Taking these matters together, the court was satisfied that the proceedings were pursued in a manner and for purposes which were unreasonable to a high degree and which took the case outside the norm. The Defendants’ limitation of their application to costs incurred from 10 October 2023 was appropriate and proportionate. Although FCB’s plan to exploit the Defendants’ concerns over Banksy’s anonymity was implemented when the Claim Form was issued and Particulars of Claim drafted, 10 October 2023 was the date on which the Defendants provided their substantive response to the claim and formally raised the issue of protection of Banksy’s anonymity in the proceedings.

The Non-Party Costs Application

The Defendants submitted that Mr Gallagher was the driving force behind the litigation, exercised complete control over it, and stood to benefit personally from its outcome. In those circumstances, they argued, he should properly be regarded as the real party to the proceedings. Alternatively, they submitted that Mr Gallagher’s conduct met the threshold of serious impropriety required to justify a non-party costs order, relying on the same features of the litigation conduct said to justify indemnity costs.

Mr Gallagher submitted that the principles governing non-party costs orders against directors and shareholders are stringent and deliberately so, reflecting the fundamental importance of limited liability. He accepted that he controlled the litigation, but submitted that control, even when combined with sole ownership, is not sufficient to justify a non-party costs order. He denied that he was the real party to the litigation in the relevant sense, submitting that the claim was brought to vindicate the company’s asserted commercial and reputational interests, and that any benefit to him was no more than the indirect consequence of his shareholding. He further denied any serious impropriety or bad faith on his part.

The Court’s Analysis on the Non-Party Costs Application

Nicklin J refused the application for a non-party costs order against Mr Gallagher. The court held that the application raised a distinct and more exacting question than the indemnity costs application. The issue was not whether the litigation was conducted in a manner which justifies an indemnity costs order against a company, but whether it is just to impose personal liability for costs on a person who was not a party to the proceedings, thereby displacing the principle of limited liability.

The court was satisfied that the two jurisdictions are distinct and that the thresholds are not co-extensive. While the same facts may be relevant to both applications, a finding sufficient to justify indemnity costs does not automatically or necessarily justify a non-party costs order. A separate and more exacting analysis is required before displacing the principle of limited liability.

An indemnity costs order is concerned with marking, in costs, litigation conduct which is unreasonable to a high degree or otherwise outside ordinary and reasonable forensic behaviour. It does not require a finding of dishonesty or moral turpitude. By contrast, where the proposed non-party is a director/shareholder of a corporate litigant, control of the litigation – even sole control – and even the pursuit of litigation which is ill-advised or tactically motivated will not ordinarily suffice. Something more is required: either that the director be properly characterised as the “real party” to the litigation in the relevant sense, or that the director’s personal conduct involves serious impropriety or bad faith of a qualitatively different order from ordinary litigation misjudgment or tactical opportunism.

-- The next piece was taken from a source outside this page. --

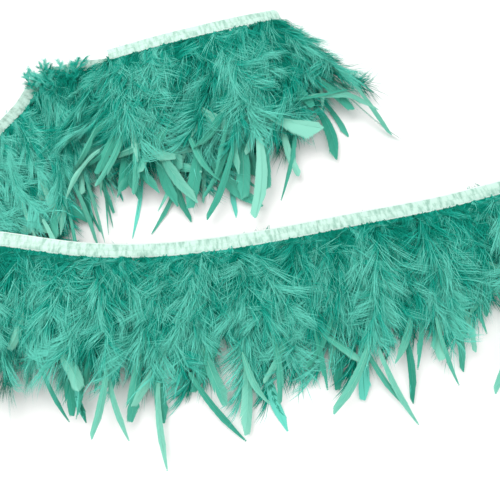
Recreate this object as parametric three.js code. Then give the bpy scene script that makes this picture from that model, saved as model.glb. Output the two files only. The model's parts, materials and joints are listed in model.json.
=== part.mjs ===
// Feather fringe trim: feathers stitched between two plies of narrow ribbon, one yard long.
// It lies on a table, folded twice: the top layer turns under at the right-hand fold, the back run
// goes out to the left beneath it, and the front run comes back over the back run's feather ends.
// Units are millimetres, +Z is up. The layout is drawn from a point of its own near the middle of the
// table, and the finished group is moved so that the origin is the middle of its underside.
import * as THREE from 'three';

// Tape: a satin ribbon and a backing ribbon with the feather quills held between them
const TAPE_WIDTH = 10;
const RIBBON_THICKNESS = 0.5;
const QUILL_THICKNESS = 0.8;
const CLEARANCE = 0.3;            // kept between pieces that touch in the real object
const QUILL_DEPTH = 7;            // how far the quill ends reach in between the ribbons
const THREAD_WIDTH = 0.5;
const THREAD_HEIGHT = 0.3;
const THREAD_LIFT = 0.1;          // the seam lies just clear of the satin
const BODY_GAP = 0.5;             // between the two halves of the tape at a hinge

// Feather tufts
const TUFT_PITCH = 22;            // tape length that one tuft covers
const TUFT_GAP = 0.8;             // between neighbouring tufts, measured along the tape
const TUFT_COLUMNS = 4;           // two pointed ends to a tuft
const NOTCH_DEPTH = 0.16;         // how far the notch between points reaches back, as a share of length
const TIP_SPREAD = 0.1;           // how much shorter the shortest tuft is
const TIP_TURN = 2.4;             // angle from one tuft to the next on the wave that sets their lengths

// Hinge lines across the tape, as shares of a run's route, 0 at its start and 1 at its end
const TOP_LAYER_HINGE = 2 / 3;
const FRONT_END_HINGE = 2 / 3;

// The front run climbs over the back run's feather ends at its left-hand end
const FRONT_LIFT = 12;
const FRONT_LIFT_FROM_X = -125;
const FRONT_LIFT_TO_X = -50;
const LIFT_FALL = 0.35;           // share of the lift lost between the tape and the feather ends

// Routes of the tape's centreline, each point with the place where its feathers end
const TOP_ROUTE = [
  { tape: [-104, 144, 23], ends: [-114, 24] },
  { tape: [-62, 158, 24], ends: [-56, 23] },
  { tape: [-12, 173, 24], ends: [16, 40] },
  { tape: [18, 184, 20], ends: [88, 92] },
];
const BACK_ROUTE = [
  { tape: [18, 184, 10], ends: [78, 82] },
  { tape: [-12, 173, 8], ends: [16, 36] },
  { tape: [-62, 158, 8], ends: [-48, 18] },
  { tape: [-107, 150, 7], ends: [-86, 15] },
  { tape: [-137, 146, 6], ends: [-96, 12] },
  { tape: [-160, 134, 6], ends: [-102, 6] },
  { tape: [-173, 109, 5], ends: [-110, -14] },
  { tape: [-198, 74, 5], ends: [-140, -42] },
  { tape: [-233, 31, 5], ends: [-184, -72] },
];
const FRONT_ROUTE = [
  { tape: [-230, 17, 17], ends: [-190, -92] },
  { tape: [-197, 4.5, 17], ends: [-172, -114] },
  { tape: [-164, 2, 16], ends: [-149, -129] },
  { tape: [-110, -4, 12], ends: [-106, -136] },
  { tape: [-60, -2, 6], ends: [-57, -126] },
  { tape: [0, 6, 5], ends: [6, -124] },
  { tape: [69, 20, 5], ends: [84, -116] },
  { tape: [132, 33, 5], ends: [150, -98] },
  { tape: [176, 45, 5], ends: [202, -86] },
  { tape: [195, 49, 5], ends: [226, -75] },
];
const LEFT_FOLD_ANGLE = 104;      // direction of the left-hand fold line on the table, in degrees

// Steps that each stretch of tape is swept in
const TOP_STEPS = 8;
const TURN_IN_STEPS = 4;          // from the top layer's hinge to the right-hand fold
const FOLD_STEPS = 10;            // over a fold, half of them on each side of a hinge
const BACK_STEPS = 30;
const FRONT_STEPS = 26;
const END_STEPS = 12;

// Section of each layer's tufts from the tape to the feather ends: share of length, underside, top
const TOP_SECTION = [
  { at: 0.12, under: 20, top: 28.5 },
  { at: 0.3, under: 15, top: 28.5 },
  { at: 0.55, under: 12.5, top: 22 },
  { at: 0.8, under: 10, top: 15 },
  { at: 1, under: 7, top: 9 },
];
const BACK_SECTION = [
  { at: 0.12, under: 1.5, top: 8 },
  { at: 0.3, under: 0, top: 8.5 },
  { at: 0.55, under: 0, top: 7.5 },
  { at: 0.8, under: 0, top: 5 },
  { at: 1, under: 0, top: 2 },
];
const FRONT_SECTION = [
  { at: 0.12, under: 1, top: 9 },
  { at: 0.3, under: 0, top: 12 },
  { at: 0.55, under: 0, top: 10 },
  { at: 0.8, under: 0, top: 6 },
  { at: 1, under: 0, top: 2.5 },
];

const UP = new THREE.Vector3(0, 0, 1);

const satin = new THREE.MeshStandardMaterial({ color: 0xdcf5ea, roughness: 0.35, metalness: 0 });
const backing = new THREE.MeshStandardMaterial({ color: 0xb9ddcf, roughness: 0.7, metalness: 0 });
const thread = new THREE.MeshStandardMaterial({ color: 0xa9d6c0, roughness: 0.6, metalness: 0 });
const feather = new THREE.MeshStandardMaterial({ color: 0x3fa58d, roughness: 0.85, metalness: 0 });

const layout = new THREE.Group();

function addPiece(name, geometry, material) {
  const mesh = new THREE.Mesh(geometry, material);
  mesh.name = name;
  layout.add(mesh);
}

// Moves every vertex of a box that spans -0.5 to 0.5 each way to the place that a function gives it
function shapeBox(box, place) {
  const vertices = box.attributes.position;
  const from = new THREE.Vector3();
  for (let i = 0; i < vertices.count; i++) {
    from.fromBufferAttribute(vertices, i).addScalar(0.5);
    const to = place(from.x, from.y, from.z);
    vertices.setXYZ(i, to.x, to.y, to.z);
  }
  box.computeVertexNormals();
  return box;
}

// A run of tape. side is -1 where the feathers hang to the right of the way it is laid, and 1 to the left
function makeRun(route, side, section, liftAt) {
  const tape = new THREE.CatmullRomCurve3(
    route.map((point) => new THREE.Vector3(...point.tape)), false, 'catmullrom', 0.5);
  const ends = new THREE.CatmullRomCurve3(
    route.map((point) => new THREE.Vector3(...point.ends, 0)), false, 'catmullrom', 0.5);
  return { tape, ends, side, section, liftAt };
}

// Where the tape is at a share of its run's length: its middle, its way, its feathers' way, its face
function station(run, share) {
  const t = run.tape.getUtoTmapping(share);
  const centre = run.tape.getPoint(t);
  const along = run.tape.getTangent(t);
  const hang = new THREE.Vector3(-along.y * run.side, along.x * run.side, 0).normalize();
  const face = new THREE.Vector3().crossVectors(hang, along).normalize();
  return { centre, along, hang, face, ends: run.ends.getPoint(t) };
}

function stationsAlong(run, from, to, count) {
  return Array.from({ length: count + 1 }, (_, i) => station(run, from + (to - from) * i / count));
}

// The tape rolls over a fold line from one level to another, through turns from 0 to a half turn
function stationsOverFold(entry, foldLine, rise, fromTurn, toTurn, count) {
  const outward = new THREE.Vector3().crossVectors(foldLine, UP);
  if (outward.dot(entry.along) < 0) {
    outward.negate();
  }
  const radius = Math.abs(rise) / 2;
  const slant = entry.along.dot(foldLine) / entry.along.dot(outward);
  const axis = new THREE.Vector3().crossVectors(outward, UP).multiplyScalar(Math.sign(rise));
  return Array.from({ length: count + 1 }, (_, i) => {
    const turn = fromTurn + (toTurn - fromTurn) * i / count;
    const centre = entry.centre.clone()
      .addScaledVector(outward, radius * Math.sin(turn))
      .addScaledVector(UP, Math.sign(rise) * radius * (1 - Math.cos(turn)))
      .addScaledVector(foldLine, slant * radius * turn);
    return {
      centre,
      along: entry.along.clone().applyAxisAngle(axis, turn),
      hang: entry.hang.clone().applyAxisAngle(axis, turn),
      face: entry.face.clone().applyAxisAngle(axis, turn),
    };
  });
}

// A strip that follows the stations, across from one side to the other and between two heights
function stripAlong(stations, across, height) {
  const steps = stations.length - 1;
  const box = new THREE.BoxGeometry(1, 1, 1, steps, 1, 1);
  return shapeBox(box, (x, y, z) => {
    const { centre, hang, face } = stations[Math.round(x * steps)];
    return centre.clone()
      .addScaledVector(hang, THREE.MathUtils.lerp(across[1], across[0], y))
      .addScaledVector(face, THREE.MathUtils.lerp(height[0], height[1], z));
  });
}

function addTape(name, stations) {
  const half = TAPE_WIDTH / 2;
  const inner = QUILL_THICKNESS / 2 + CLEARANCE;
  const outer = inner + RIBBON_THICKNESS;
  const seam = outer + THREAD_LIFT;
  addPiece(`satin_ribbon_${name}`, stripAlong(stations, [-half, half], [inner, outer]), satin);
  addPiece(`backing_ribbon_${name}`, stripAlong(stations, [-half, half], [-outer, -inner]), backing);
  addPiece(`seam_thread_${name}`,
    stripAlong(stations, [-THREAD_WIDTH / 2, THREAD_WIDTH / 2], [seam, seam + THREAD_HEIGHT]), thread);
}

// One tuft of feathers: flat quill ends between the ribbons, a full body, and pointed ends
function tuftShape(run, from, to, number) {
  const length = 1 - TIP_SPREAD * (0.5 + 0.5 * Math.sin(number * TIP_TURN));
  const rows = [{ at: 0, quill: QUILL_DEPTH }, { at: 0, quill: 0 }, ...run.section];
  const box = new THREE.BoxGeometry(1, 1, 1, TUFT_COLUMNS, rows.length - 1, 1);
  return shapeBox(box, (x, y, z) => {
    const share = run.side < 0 ? THREE.MathUtils.lerp(from, to, x) : THREE.MathUtils.lerp(to, from, x);
    const { centre, hang, ends } = station(run, share);
    const edge = centre.clone().addScaledVector(hang, TAPE_WIDTH / 2);
    const row = rows[Math.round((1 - y) * (rows.length - 1))];
    if (row.at === 0) {
      return edge.addScaledVector(hang, -row.quill)
        .addScaledVector(UP, QUILL_THICKNESS * (z - 0.5));
    }
    const column = Math.round(x * TUFT_COLUMNS);
    const notch = row.at === 1 && column % 2 === 0 ? NOTCH_DEPTH : 0;
    const reach = row.at * length - notch;
    const lift = run.liftAt(centre.x) * (1 - LIFT_FALL * reach);
    const place = new THREE.Vector3(ends.x, ends.y, 0).sub(edge).multiplyScalar(reach).add(edge);
    place.z = lift + THREE.MathUtils.lerp(row.under, row.top, z);
    return place;
  });
}

function addTufts(name, run, from, to) {
  const length = run.tape.getLength();
  const count = Math.round(length * (to - from) / TUFT_PITCH);
  const pitch = (to - from) / count;
  const gap = TUFT_GAP / length;
  for (let i = 0; i < count; i++) {
    const start = from + i * pitch + gap / 2;
    const geometry = tuftShape(run, start, start + pitch - gap, i + 1);
    addPiece(`feather_tuft_${name}_${String(i + 1).padStart(2, '0')}`, geometry, feather);
  }
}

const onTable = () => 0;
const overBackRun = (x) =>
  FRONT_LIFT * (1 - THREE.MathUtils.smoothstep(x, FRONT_LIFT_FROM_X, FRONT_LIFT_TO_X));

const topRun = makeRun(TOP_ROUTE, -1, TOP_SECTION, onTable);
const backRun = makeRun(BACK_ROUTE, 1, BACK_SECTION, onTable);
const frontRun = makeRun(FRONT_ROUTE, -1, FRONT_SECTION, overBackRun);

// Right-hand fold: the top layer turns straight under, down to the back run's level
const topEnd = station(topRun, 1);
const rightFoldRise = BACK_ROUTE[0].tape[2] - topEnd.centre.z;
const rightFold = stationsOverFold(topEnd, topEnd.hang, rightFoldRise, 0, Math.PI, FOLD_STEPS);

// Left-hand fold: the tape rolls slantwise up and over, and is in two halves at its outermost line
const backEnd = station(backRun, 1);
const foldAngle = THREE.MathUtils.degToRad(LEFT_FOLD_ANGLE);
const leftFoldLine = new THREE.Vector3(Math.cos(foldAngle), Math.sin(foldAngle), 0);
const leftFoldRise = FRONT_ROUTE[0].tape[2] - backEnd.centre.z;
const halfGap = BODY_GAP / leftFoldRise;
const foldLeft = (fromTurn, toTurn) =>
  stationsOverFold(backEnd, leftFoldLine, leftFoldRise, fromTurn, toTurn, FOLD_STEPS / 2);
const lowerHalf = foldLeft(0, Math.PI / 2 - halfGap);
const upperHalf = foldLeft(Math.PI / 2 + halfGap, Math.PI);

const topGap = BODY_GAP / 2 / topRun.tape.getLength();
const frontGap = BODY_GAP / 2 / frontRun.tape.getLength();

addTape('top', stationsAlong(topRun, 0, TOP_LAYER_HINGE - topGap, TOP_STEPS));
addTape('back', [
  ...stationsAlong(topRun, TOP_LAYER_HINGE + topGap, 1, TURN_IN_STEPS),
  ...rightFold.slice(1, -1),
  ...stationsAlong(backRun, 0, 1, BACK_STEPS),
  ...lowerHalf.slice(1),
]);
addTape('front', [
  ...upperHalf.slice(0, -1),
  ...stationsAlong(frontRun, 0, FRONT_END_HINGE - frontGap, FRONT_STEPS),
]);
addTape('end', stationsAlong(frontRun, FRONT_END_HINGE + frontGap, 1, END_STEPS));

addTufts('top', topRun, 0, TOP_LAYER_HINGE);
addTufts('fold', topRun, TOP_LAYER_HINGE, 1);
addTufts('back', backRun, 0, 1);
addTufts('front', frontRun, 0, FRONT_END_HINGE);
addTufts('end', frontRun, FRONT_END_HINGE, 1);

// The origin goes to the middle of the underside
const extent = new THREE.Box3().setFromObject(layout);
const middle = extent.getCenter(new THREE.Vector3());
layout.position.set(-middle.x, -middle.y, -extent.min.z);

const part = new THREE.Group();
part.add(layout);
export default part;
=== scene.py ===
"""Looks of a feather fringe trim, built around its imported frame.

The tape is a satin ribbon and a backing ribbon with feather quills sewn in between, one yard as built.
It lies on a table folded twice: the top layer turns under at the right-hand fold, the back run goes out
to the left beneath it, and the front run comes back over the back run's feather ends.
Lengths in the settings are in metres. The shapes are worked out in millimetres, and laid in metres.
"""
import json
import math

import bpy
import numpy as np
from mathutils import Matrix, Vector

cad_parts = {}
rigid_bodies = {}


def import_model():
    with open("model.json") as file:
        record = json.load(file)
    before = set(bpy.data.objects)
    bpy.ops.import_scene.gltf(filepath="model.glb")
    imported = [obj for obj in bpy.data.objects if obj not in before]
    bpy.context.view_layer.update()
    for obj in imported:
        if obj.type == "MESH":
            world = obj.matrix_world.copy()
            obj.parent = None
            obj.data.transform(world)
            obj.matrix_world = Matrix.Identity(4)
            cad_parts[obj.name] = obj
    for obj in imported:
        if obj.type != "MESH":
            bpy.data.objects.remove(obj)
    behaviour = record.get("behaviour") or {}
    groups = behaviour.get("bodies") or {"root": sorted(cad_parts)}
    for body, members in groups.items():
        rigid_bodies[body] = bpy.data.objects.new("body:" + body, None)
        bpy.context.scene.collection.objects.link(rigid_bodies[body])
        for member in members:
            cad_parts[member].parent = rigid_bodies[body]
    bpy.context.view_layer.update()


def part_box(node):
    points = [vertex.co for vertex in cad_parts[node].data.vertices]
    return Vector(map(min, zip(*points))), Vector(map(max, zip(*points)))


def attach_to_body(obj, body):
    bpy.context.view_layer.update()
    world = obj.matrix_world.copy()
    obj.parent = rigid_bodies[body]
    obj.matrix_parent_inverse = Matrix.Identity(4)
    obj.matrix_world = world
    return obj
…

Mr Gallagher plainly exercised control over the litigation as FCB’s sole director and shareholder. The court also accepted that he was, in a practical sense, the directing mind of the company and that the conduct which it had found to take the case outside the norm for the purposes of indemnity costs reflected decisions taken under his direction. However, the law draws a deliberate distinction between responsibility for litigation conduct which warrants an indemnity costs order against a corporate party, and the exceptional step of imposing personal liability for costs under section 51 of the Senior Courts Act 1981.

In the present case, whilst Mr Gallagher plainly controlled the litigation, the court was not satisfied that he was the “real party” to it in the requisite sense. The claim was brought in the company’s name and sought relief for the company, namely vindication of asserted corporate reputational and commercial interests and recovery of alleged corporate loss. Any personal advantage to Mr Gallagher from a successful outcome would have been indirect and incidental to his shareholding. That is not unusual in the case of a small company whose shares are held by, and whose affairs are controlled by, a single director, and does not, without more, justify treating the director as the true litigant and transferring to him the company’s costs liability.

The court also took into account that FCB was advised by solicitors and Counsel. The litigation strategy adopted was formulated and implemented with the benefit of legal advice, albeit directed towards objectives which the court had found to be improper for the purposes of the indemnity costs analysis. That feature did not excuse the company’s conduct, but it was relevant to whether it is just to impose personal liability on the director in the absence of clearer evidence that he acted in bad faith of the kind contemplated by the authorities. The court was not satisfied that any aspect of Mr Gallagher’s personal conduct provided a sufficient causative basis for transferring to him personal responsibility for costs arising from the company’s prosecution of the claim.

The Defendants also relied on the allegedly precarious financial position of FCB as supporting the inference that Mr Gallagher was using the company’s corporate personality to shield himself personally from the costs consequences of litigation. The court was unable to draw that inference on the evidence before it. While there was material suggesting that FCB’s financial position deteriorated significantly after publication of the Instagram post, the court did not have sufficient evidence as to the company’s financial health at the time when the litigation strategy was adopted and pursued, or as to whether FCB was then insolvent, undercapitalised, or being rendered unable to meet an adverse costs order by design.

Nor was the court persuaded that the evidence established serious impropriety or bad faith by Mr Gallagher personally of the qualitatively different order required to justify a non-party costs order. The court had found that the proceedings were deployed to exert pressure. However, the evidence did not establish, to the requisite standard, that Mr Gallagher engaged in dishonesty towards the court, deliberate manipulation of the corporate form to render the company unable to meet an adverse costs order, or other conduct of a markedly different order from aggressive or opportunistic litigation strategy. In short, the conduct warranted the sanction of an indemnity costs order against the corporate claimant, but it did not cross the higher threshold required to make it just to impose personal costs liability on Mr Gallagher.

The court also took into account the delay in bringing the non-party costs application which, while not determinative, reinforced the conclusion that it would not be just to make such an order.

Conclusion

FCB was ordered to pay the Defendants’ costs from 10 October 2023 on the indemnity basis. The application for a non-party costs order against Mr Andrew Gallagher was refused. FCB must make a payment on account of costs in a sum to be determined.